Essa alucinação de diferença não se limita a seguidores adeptos e partidos políticos. Ela se estende para os espaços radicais, onde pessoas que, fundamentalmente estão de acordo e que foram atacadas pelas mesmas forças, abandonaram a solidariedade necessária para enfrentar as crises atuais; de fato, chegam a acreditar que devem vigiar uns aos outros e explicar o mundo uns aos outros; efetivamente entediando, irritando e alienando uns aos outros até entrarem em um estado de desespero. Uma greve geral seria muito mais divertida.

Como isso aconteceu não é um mistério, e pode-se encontrar amplas análises sobre o assunto, inclusive nas páginas desta revista, mas os mecanismos pelos quais isso é produzido e sustentado são algo a que os antiautoritários deviam dar sua total atenção. A ilusão de “escolha” e “significado” criada pelo excesso de informação, pelos ciclos de notícias incessantes e pela proliferação de desinformação gerada por IAs é o pesadelo dos Situacionistas tornado realidade. Sob a monopolização da atenção e a captura da imaginação, novas possibilidades, ação coletiva e pensamento individual tornam-se cada vez mais difíceis. Como podemos sonhar com algo novo dentro deste quadro? Como podemos dar vida a esse sonho e protegê-lo?

Como disse Shellyne Rodriguez nestas páginas, a tomada de grupos como o Black Lives Matter nos EUA e o controle sobre os direitos dos migrantes no Mediterrâneo pelas ONGs é um alerta para todos nós. Esse tipo de gestão contrarrevolucionária dos movimentos está rapidamente tomando também projetos menores de ajuda mútua, transformando práticas de sucesso de longa data, como ocupações, assembleias populares, distribuição de alimentos por voluntários e iniciativas de saúde, em empreendimentos privatizados ou financiados pelo Estado, ou em iniciativas de elites, como a Park Slope Food Coop. Entrar na lógica entorpecente e isolante do império e argumentar dentro dessa lógica não é apenas perder possibilidades de mudança, solidariedade e autodeterminação, mas também perder a alegria e paz de espírito.

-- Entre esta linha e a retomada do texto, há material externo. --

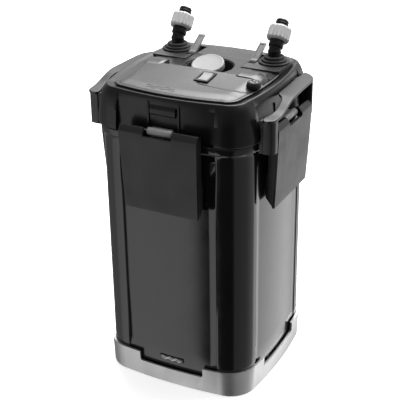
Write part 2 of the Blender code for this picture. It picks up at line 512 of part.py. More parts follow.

O imaginário empírico e mercadológico; o mito da meritocracia; dos profissionais humanitários e tecnocratas altruístas; dos homens que se fazem sozinhos e dos patriotas trabalhadores do interior—esses são temas, personagens e cenários que atendem ao desejo humano por uma narrativa, mas têm pouco a ver com o mundo observável.

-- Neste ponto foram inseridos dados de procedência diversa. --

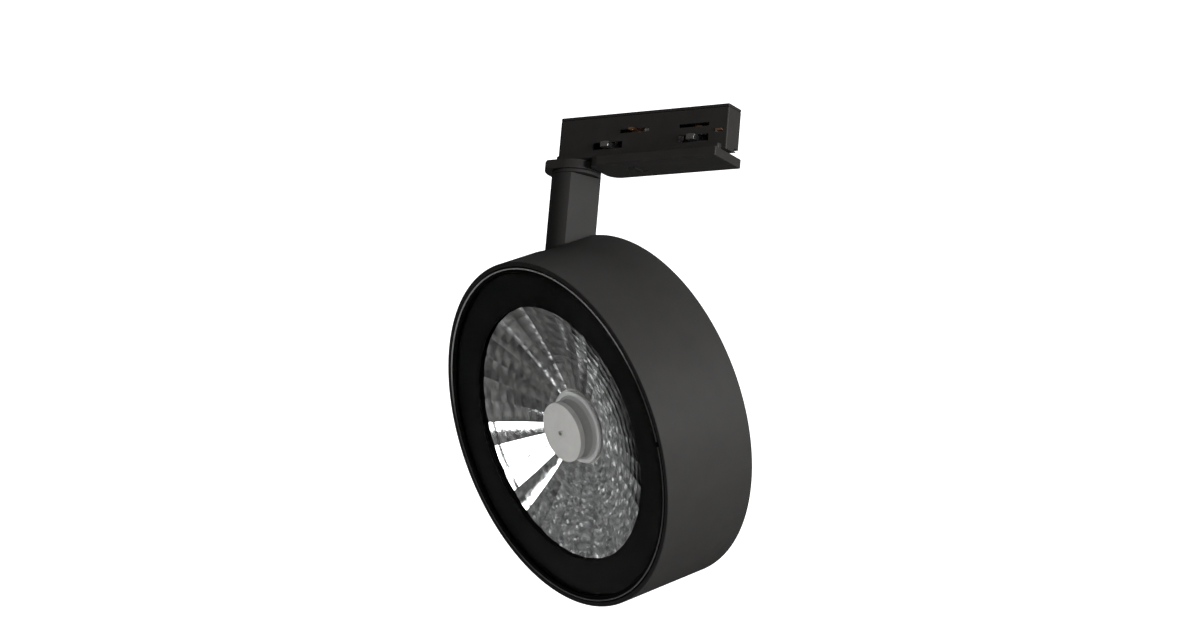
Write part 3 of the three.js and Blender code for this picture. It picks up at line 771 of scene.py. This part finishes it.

Existem poucos recursos para lutar contra um inimigo que emprega nosso desejo inato por fantasia e construção de sentido para nos pacificar, entorpecer e controlar. Abandonar a própria imaginação é uma garantia de derrota. É entregar o último território em que realmente podemos nos firmar.

Como todo bom soldado ou místico sabe, são os corações e as mentes que importam; os corpos são sempre descartáveis.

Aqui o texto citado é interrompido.